As the association indicated previously one quintal of wheat used to be sold for 4,700 birr which now has jumped to 5,700 birr.
“We have also confirmed through field observations that Ethiopia has increased its wheat production,” said the president explaining that he is confident that there will be no shortage of wheat production this season.
However, due to the interruption of the wheat market, the president alluded that factories are also buying smuggled wheat at high prices.
A week ago, Prime Minister Abiy Ahmed attended the national wheat export launch program in Bale Zone, Oromia Region as part of the government’s plan to halt import of wheat and embark on the export of its own wheat production.
According to the Ministry of Agriculture from this year’s autumn harvest season, 112 million quintals and 52 million quintal of wheat production from irrigation and summer season is expected to be reaped.
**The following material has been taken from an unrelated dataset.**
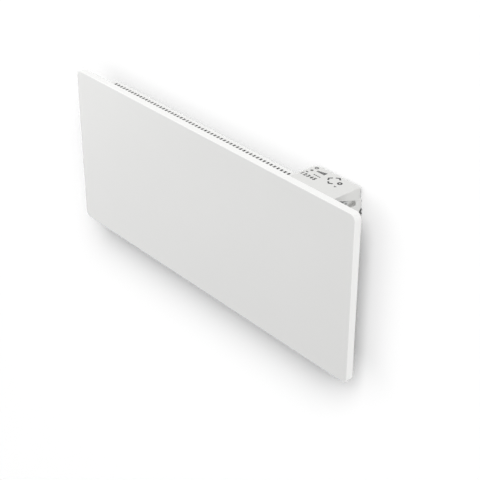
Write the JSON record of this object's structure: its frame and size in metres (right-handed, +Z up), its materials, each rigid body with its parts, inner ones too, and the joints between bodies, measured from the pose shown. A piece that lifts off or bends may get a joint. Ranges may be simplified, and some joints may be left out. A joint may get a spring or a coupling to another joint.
{
  "type": "wall panel convector heater",
  "caption": "Wall-hung electric panel convector: flat folded steel front, slotted air outlet on top, finned element, touch control box with side rocker, and a wall bracket with turn-locks.",
  "frame": {"origin": "centre of the wall bracket's four fixing holes, on the wall plane", "axes": "+X to the right of someone facing the heater, along its length; +Y into the wall; +Z up"},
  "size_m": [0.866, 0.09, 0.37],
  "materials": {
    "white_enamel": "satin powder coat",
    "galvanised_steel": "zinc coated",
    "element_aluminium": "mill finish",
    "sheath_steel": "oxidised",
    "white_ceramic": "matte",
    "white_plastic": "fine grain",
    "grey_plastic": "moulded",
    "black_plastic": "moulded",
    "board_green": "solder mask",
    "black_rubber": "matte",
    "lead_sleeve": "silicone sleeve"
  },
  "bodies": {
    "heater": {"front_panel": "white_enamel", "panel_nuts": "galvanised_steel", "left_stiffener": "galvanised_steel", "right_stiffener": "galvanised_steel", "heat_shield": "galvanised_steel", "rear_casing": "white_enamel", "left_end_plate": "white_enamel", "right_end_plate": "white_enamel", "bay_divider": "galvanised_steel", "heating_element": "element_aluminium", "element_core": "sheath_steel", "left_insulator": "white_ceramic", "right_insulator": "white_ceramic", "left_element_bracket": "galvanised_steel", "right_element_bracket": "galvanised_steel", "overheat_cutout": "black_plastic", "fuse_clip": "galvanised_steel", "thermal_fuse": "white_ceramic", "sensor_clip": "white_plastic", "room_sensor": "black_plastic", "control_housing": "white_plastic", "control_cap": "white_plastic", "touch_board": "board_green", "power_board": "board_green", "relay": "black_plastic", "terminal_block": "grey_plastic", "capacitor": "black_plastic", "shelf_screws": "galvanised_steel", "switch_frame": "grey_plastic", "supply_grommet": "black_rubber", "live_lead": "lead_sleeve", "neutral_lead": "lead_sleeve", "wall_bracket": "galvanised_steel", "left_lock_rivet": "galvanised_steel", "right_lock_rivet": "galvanised_steel", "left_catch": "galvanised_steel", "right_catch": "galvanised_steel", "left_wall_spacer": "white_plastic", "right_wall_spacer": "white_plastic"},
    "rocker": {"mains_rocker": "grey_plastic"},
    "left_lock": {"left_turn_lock": "galvanised_steel"},
    "right_lock": {"right_turn_lock": "galvanised_steel"}
  },
  "joints": [
    {"name": "rocker_tip", "type": "hinge", "parent": "heater", "child": "rocker", "pos_m": [0.3563, -0.043, 0.1598], "axis": [0, 0, -1], "range_deg": [0, 18]},
    {"name": "left_lock_turn", "type": "hinge", "parent": "heater", "child": "left_lock", "pos_m": [-0.2, -0.0274, 0.13], "axis": [0, 1, 0], "range_deg": [0, 90]},
    {"name": "right_lock_turn", "type": "hinge", "parent": "heater", "child": "right_lock", "pos_m": [0.2, -0.0274, 0.13], "axis": [0, -1, 0], "range_deg": [0, 90]}
  ]
}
Therefore, the forecasted production rate indicates that there will be excess production in terms of domestic demand which is estimated at 97 million quintals with an additional 32 million quintals of wheat being projected for export.
Muluneh stated that although they are very supportive of Ethiopia starting to export wheat, they do not think that the export trade will create a problem for the domestic wheat market as this year a high level of production has been produced at the national level.
“Even those who were getting the supply in different ways or using from their stock may not continue for long if the situation is not solved quickly and it may affect the supply of bread and other products,” the president indicated.

(Photo: Anteneh Aklilu)

Ever since the problem occurred, the association has been informing the Ministry of Trade and Regional Relations and the Ministry of Finance by letter, and they believe that the efforts they are making by going to the front will yield results.
It is said that one of the reasons of the unintended wheat trading problem is related to the inability to properly implement the Oromia region’s wheat trading guidelines.
According to Muluneh, in a meeting held in Adama with the relevant government, it was decided upon for unions to supply wheat to factories from farmers at rates of one quintal of wheat with 3,200 birr and to sell it to factories for 3,381 birr.
“When we follow up on which unions we are working with, the unions did not get enough financing, and after that it almost fell flat with unclear information,” said Muluneh.
Muluneh, emphasized that production in itself was not the thorn in the scenario but the way how the market process is run.